Tempranillo is a Regal Spanish Wine
Vestiges of ancient Spanish cellars in the New World and signs of Spanish wine’s influence are prominent today. Begin in St. Augustine, Florida’s wonderful vacation destination. It’s where the first trade route was established, the Spanish Trace. This coastal city has enough Old World influences to provide the feel of Spain, juxtaposed, however, with modern amenities. It is also home to the Datil pepper, another gift from Ponce de Leon’s explorers. Instead of Tabasco, try Datil pepper sauce in a Bloody Mary the next time you tailgate. Don’t be surprised if you dream of beautiful Flamenco dancers and hear Gypsy music.
Follow the Spanish Trace west from St. Augustine to Monticello, a strikingly beautiful North Florida city. Lovely Victorian homes, a stunning courthouse, venerable well-maintained churches and pedestrian friendly sidewalks. Full Moon Farm and Apiary is a major honey producer and Golden Acres Ranch is alive with Tennessee Fainting Goats, lamb, guineas and lots of love, perfect places to learn what “local grown” really means.You can walk with the ghosts of Spanish explorers on a major well-preserved portion of the Spanish Trace at Avalon, Ted Turner’s 14,000 acre plantation. Ruins of Spanish missions have been excavated and preserved along this part of the Spanish Trace.
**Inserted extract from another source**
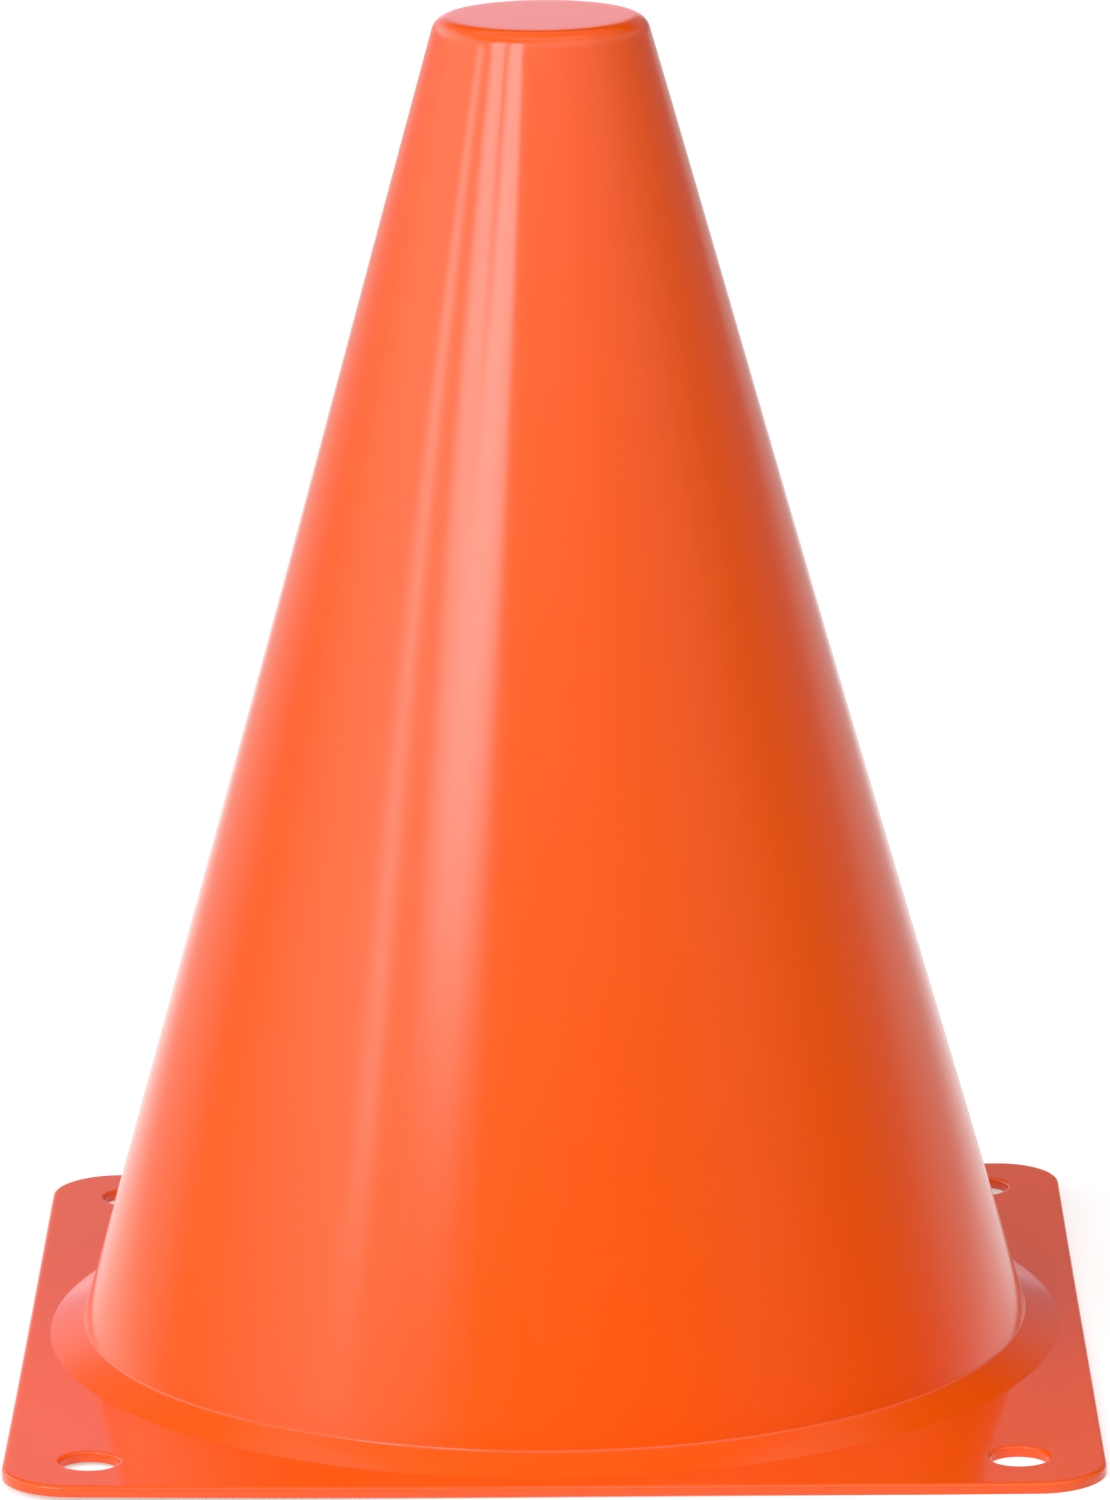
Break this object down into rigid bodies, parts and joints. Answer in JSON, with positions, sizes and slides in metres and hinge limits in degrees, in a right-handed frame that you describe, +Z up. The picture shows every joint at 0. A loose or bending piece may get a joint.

Nearby is Dr. Cynthia Connelly’s Monticello Vineyards & Winery a 50-acre farm featuring wines made from native organic Muscadines. Dr. Connelly is an engaging conservationist and effective advocate of better living through organic farming. The beautifully maintained grounds offer a glimpse of Eden.

Near the Spanish Trace is the spring-fed Wacissa River, a state-designated Florida paddling trail, rich in wildlife, with a panorama of natural Florida featuring wading birds, alligators, otters, and raptors.

Mission San Luis Chapel
The Spanish explorers brought not only wines into St. Augustine but horses, pigs and fowl. These are the bedrock of Florida’s Cracker culture described in Marjorie Kinnan Rawling’s Cross Creek Cookery.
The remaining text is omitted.